Editor, The Spotlight:
The normal life expectancy of a horse is about 20-30 years, but with good care and regular check-ups a horse can live a lot longer. For example at Walden Farm, Karen Burrows has horses that are around 35 years old.
I have known Karen since I was in third grade when I started riding at Walden Farm. Over the past five years that I’ve been at the barn, my family and I had bonded with her. I have met many horses at the farm, and I loved them all.
In fourth grade, I remember when a jumping horse named Zoey came to the barn during camp. When Karen got her, she had a broken leg from being injured at a jumping show. The owner sold the horse to Karen. Karen had her leg set, and now she is recovered.

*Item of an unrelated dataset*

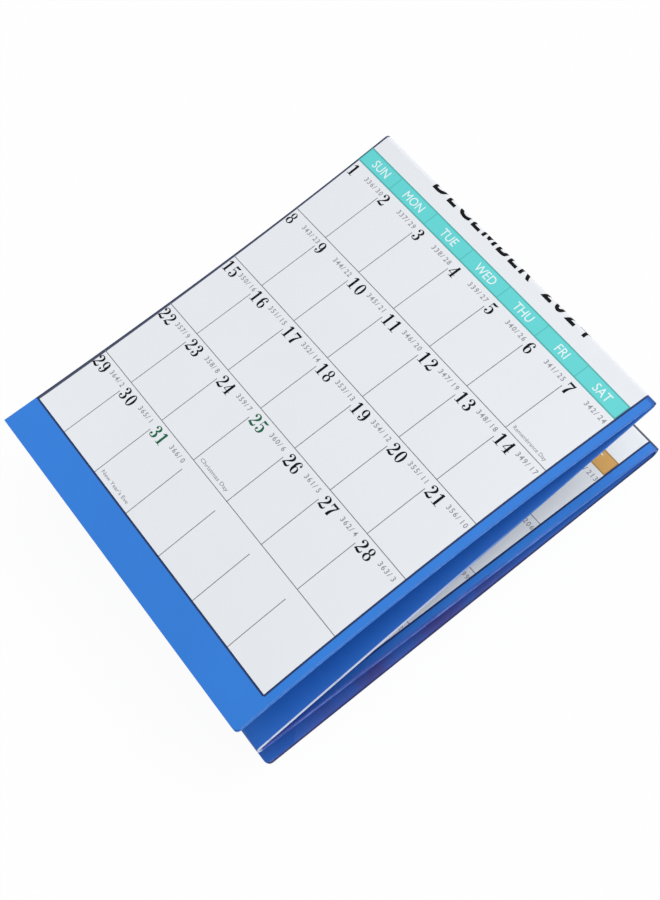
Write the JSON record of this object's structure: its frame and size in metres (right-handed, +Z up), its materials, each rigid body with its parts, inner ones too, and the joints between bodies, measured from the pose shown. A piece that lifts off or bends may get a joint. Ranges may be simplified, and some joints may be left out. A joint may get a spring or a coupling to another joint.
{
  "type": "folded wall calendar",
  "caption": "Large laminated yearly wall calendar with a plain blue back, fan-folded and then zigzag-folded to one month's page, springing open a little as it lies.",
  "frame": {"origin": "middle of the base, on the surface that the lowest layer lies on", "axes": "+X across the page from its first weekday to its last, +Y up the page, +Z up, away from the surface"},
  "size_m": [0.1958, 0.2392, 0.0729],
  "materials": {
    "blue_sheet": "blue laminated paper, semi-gloss film",
    "white_ink": "white printed page under semi-gloss film",
    "teal_ink": "teal print under semi-gloss film",
    "tan_ink": "tan print under semi-gloss film",
    "coral_ink": "coral print under semi-gloss film",
    "green_ink": "green print under semi-gloss film",
    "grey_ink": "fine grey ruled lines"
  },
  "bodies": {
    "root": {"calendar_sheet": "blue_sheet", "white_ground": "white_ink", "header_band_march": "green_ink", "header_band_june": "tan_ink", "header_band_september": "coral_ink", "header_band_december": "teal_ink", "grid_lines_march": "grey_ink", "grid_lines_june": "grey_ink", "grid_lines_september": "grey_ink", "grid_lines_december": "grey_ink"}
  },
  "joints": []
}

Every day at 8 a.m., the kids at horse camp would go into the pasture and the stalls to fill the water buckets and feed the horses. If the lessons ended early, we would help Karen out with other chores like mucking out the stalls and putting horses into their stalls. Karen thought we did it to help out, but we really just wanted to stay longer. In the winter, we got shovels and went out to break the ice that had frozen in the water bucket overnight.
Once when a horse came in without teeth, Karen went out to buy special food for it. Most horse owners would put a horse down because of that, but not Karen. She believed in the horse and did everything in her power to help it.

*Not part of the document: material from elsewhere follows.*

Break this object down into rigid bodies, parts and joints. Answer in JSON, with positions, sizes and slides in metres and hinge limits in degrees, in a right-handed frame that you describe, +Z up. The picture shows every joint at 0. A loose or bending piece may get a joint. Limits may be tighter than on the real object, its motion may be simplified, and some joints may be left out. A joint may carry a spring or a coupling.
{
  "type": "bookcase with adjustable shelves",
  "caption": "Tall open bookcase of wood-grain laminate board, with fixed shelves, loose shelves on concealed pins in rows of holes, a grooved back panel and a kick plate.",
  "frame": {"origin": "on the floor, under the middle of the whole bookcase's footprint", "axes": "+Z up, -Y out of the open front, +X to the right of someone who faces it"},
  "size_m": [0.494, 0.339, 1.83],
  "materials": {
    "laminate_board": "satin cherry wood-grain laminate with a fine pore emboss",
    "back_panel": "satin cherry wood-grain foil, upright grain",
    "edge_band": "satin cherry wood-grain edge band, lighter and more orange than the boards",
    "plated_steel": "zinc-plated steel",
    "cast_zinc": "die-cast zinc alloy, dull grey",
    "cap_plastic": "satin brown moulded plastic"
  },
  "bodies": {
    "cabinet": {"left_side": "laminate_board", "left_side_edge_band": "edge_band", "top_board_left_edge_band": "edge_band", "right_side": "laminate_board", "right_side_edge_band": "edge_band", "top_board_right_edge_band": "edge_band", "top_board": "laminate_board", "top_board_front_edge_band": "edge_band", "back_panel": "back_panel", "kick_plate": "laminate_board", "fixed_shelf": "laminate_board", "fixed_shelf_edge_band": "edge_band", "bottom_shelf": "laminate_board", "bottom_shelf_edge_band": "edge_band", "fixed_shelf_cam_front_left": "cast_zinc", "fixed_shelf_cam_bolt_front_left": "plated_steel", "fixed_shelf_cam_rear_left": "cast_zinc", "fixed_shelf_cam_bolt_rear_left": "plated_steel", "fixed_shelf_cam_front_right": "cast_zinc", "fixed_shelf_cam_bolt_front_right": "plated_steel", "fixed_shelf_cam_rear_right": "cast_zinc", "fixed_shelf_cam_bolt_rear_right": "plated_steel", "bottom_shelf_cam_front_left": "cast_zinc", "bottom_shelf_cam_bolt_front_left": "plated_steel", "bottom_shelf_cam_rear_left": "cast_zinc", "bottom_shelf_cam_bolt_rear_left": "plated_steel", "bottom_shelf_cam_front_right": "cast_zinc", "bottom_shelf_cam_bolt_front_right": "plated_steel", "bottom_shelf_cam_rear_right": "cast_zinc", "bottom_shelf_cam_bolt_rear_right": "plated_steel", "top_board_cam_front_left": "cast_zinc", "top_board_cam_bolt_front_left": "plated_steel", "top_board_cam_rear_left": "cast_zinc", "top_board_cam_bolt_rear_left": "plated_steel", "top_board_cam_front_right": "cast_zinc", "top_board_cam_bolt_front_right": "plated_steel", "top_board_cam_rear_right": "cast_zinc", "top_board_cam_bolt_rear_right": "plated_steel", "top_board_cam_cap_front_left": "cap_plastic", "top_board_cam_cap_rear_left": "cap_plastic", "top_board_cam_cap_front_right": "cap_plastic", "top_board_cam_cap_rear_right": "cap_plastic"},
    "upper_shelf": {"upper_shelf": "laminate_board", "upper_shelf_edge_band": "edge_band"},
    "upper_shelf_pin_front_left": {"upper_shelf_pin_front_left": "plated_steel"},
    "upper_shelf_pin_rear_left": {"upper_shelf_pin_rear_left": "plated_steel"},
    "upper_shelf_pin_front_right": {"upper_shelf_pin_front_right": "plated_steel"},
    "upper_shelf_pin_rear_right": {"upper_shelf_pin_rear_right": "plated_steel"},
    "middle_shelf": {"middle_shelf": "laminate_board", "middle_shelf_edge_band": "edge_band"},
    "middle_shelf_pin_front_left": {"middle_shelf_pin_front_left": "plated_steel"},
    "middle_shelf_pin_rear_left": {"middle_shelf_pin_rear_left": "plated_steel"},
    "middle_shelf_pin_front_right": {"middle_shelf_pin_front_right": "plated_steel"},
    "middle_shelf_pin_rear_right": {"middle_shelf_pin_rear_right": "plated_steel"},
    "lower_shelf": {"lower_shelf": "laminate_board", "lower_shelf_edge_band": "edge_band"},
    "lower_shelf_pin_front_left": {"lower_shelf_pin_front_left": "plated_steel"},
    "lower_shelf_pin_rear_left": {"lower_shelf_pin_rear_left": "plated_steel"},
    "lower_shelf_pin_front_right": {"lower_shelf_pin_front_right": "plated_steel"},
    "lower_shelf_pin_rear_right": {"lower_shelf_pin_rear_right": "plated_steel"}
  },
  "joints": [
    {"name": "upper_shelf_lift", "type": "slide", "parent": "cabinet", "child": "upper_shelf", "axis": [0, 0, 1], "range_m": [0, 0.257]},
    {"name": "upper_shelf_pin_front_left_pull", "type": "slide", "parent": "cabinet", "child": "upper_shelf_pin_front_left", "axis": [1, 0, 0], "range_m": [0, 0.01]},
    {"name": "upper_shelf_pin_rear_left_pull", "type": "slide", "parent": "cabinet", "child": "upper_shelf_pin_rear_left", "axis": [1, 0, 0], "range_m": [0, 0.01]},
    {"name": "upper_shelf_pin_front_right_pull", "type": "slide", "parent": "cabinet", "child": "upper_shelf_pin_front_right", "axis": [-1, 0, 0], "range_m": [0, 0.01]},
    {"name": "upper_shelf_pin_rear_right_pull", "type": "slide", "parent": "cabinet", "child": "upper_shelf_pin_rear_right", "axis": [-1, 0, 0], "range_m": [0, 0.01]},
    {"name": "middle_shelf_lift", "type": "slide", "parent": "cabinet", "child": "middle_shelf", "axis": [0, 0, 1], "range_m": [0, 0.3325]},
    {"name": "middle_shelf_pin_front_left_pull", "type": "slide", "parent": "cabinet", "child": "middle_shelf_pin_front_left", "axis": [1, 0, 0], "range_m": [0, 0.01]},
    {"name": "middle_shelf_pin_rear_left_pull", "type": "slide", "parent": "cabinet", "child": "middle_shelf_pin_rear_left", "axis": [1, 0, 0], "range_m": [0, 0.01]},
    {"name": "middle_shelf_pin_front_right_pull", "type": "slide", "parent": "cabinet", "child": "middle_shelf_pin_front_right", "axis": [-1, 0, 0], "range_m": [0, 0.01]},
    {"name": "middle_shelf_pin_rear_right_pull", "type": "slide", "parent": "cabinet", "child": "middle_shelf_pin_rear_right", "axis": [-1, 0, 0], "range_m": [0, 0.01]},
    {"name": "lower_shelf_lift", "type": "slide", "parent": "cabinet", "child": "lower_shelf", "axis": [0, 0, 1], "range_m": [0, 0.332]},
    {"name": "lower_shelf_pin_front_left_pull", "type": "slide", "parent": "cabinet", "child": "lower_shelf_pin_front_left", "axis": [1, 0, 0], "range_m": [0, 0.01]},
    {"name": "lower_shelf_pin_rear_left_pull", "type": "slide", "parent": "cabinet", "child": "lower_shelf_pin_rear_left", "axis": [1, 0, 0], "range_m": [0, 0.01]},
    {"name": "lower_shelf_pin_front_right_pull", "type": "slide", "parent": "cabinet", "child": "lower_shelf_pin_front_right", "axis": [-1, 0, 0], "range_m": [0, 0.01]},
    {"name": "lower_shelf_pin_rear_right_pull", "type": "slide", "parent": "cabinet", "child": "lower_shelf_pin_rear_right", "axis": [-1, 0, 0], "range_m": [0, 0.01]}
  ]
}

On a normal day, Karen would wake up at 5 a.m. to feed and fill the water buckets for the horses before starting to get ready at her part time job as a lunch aid at Slingerlands Elementary. After work, she would feed and fill the buckets for the horses before the kids started showing up for lessons. When I would show up in 40-degree weather, I would see Karen out in the pasture with muck boots, pants and a short-sleeve shirt putting the horses in the indoor barn so they wouldn’t get cold.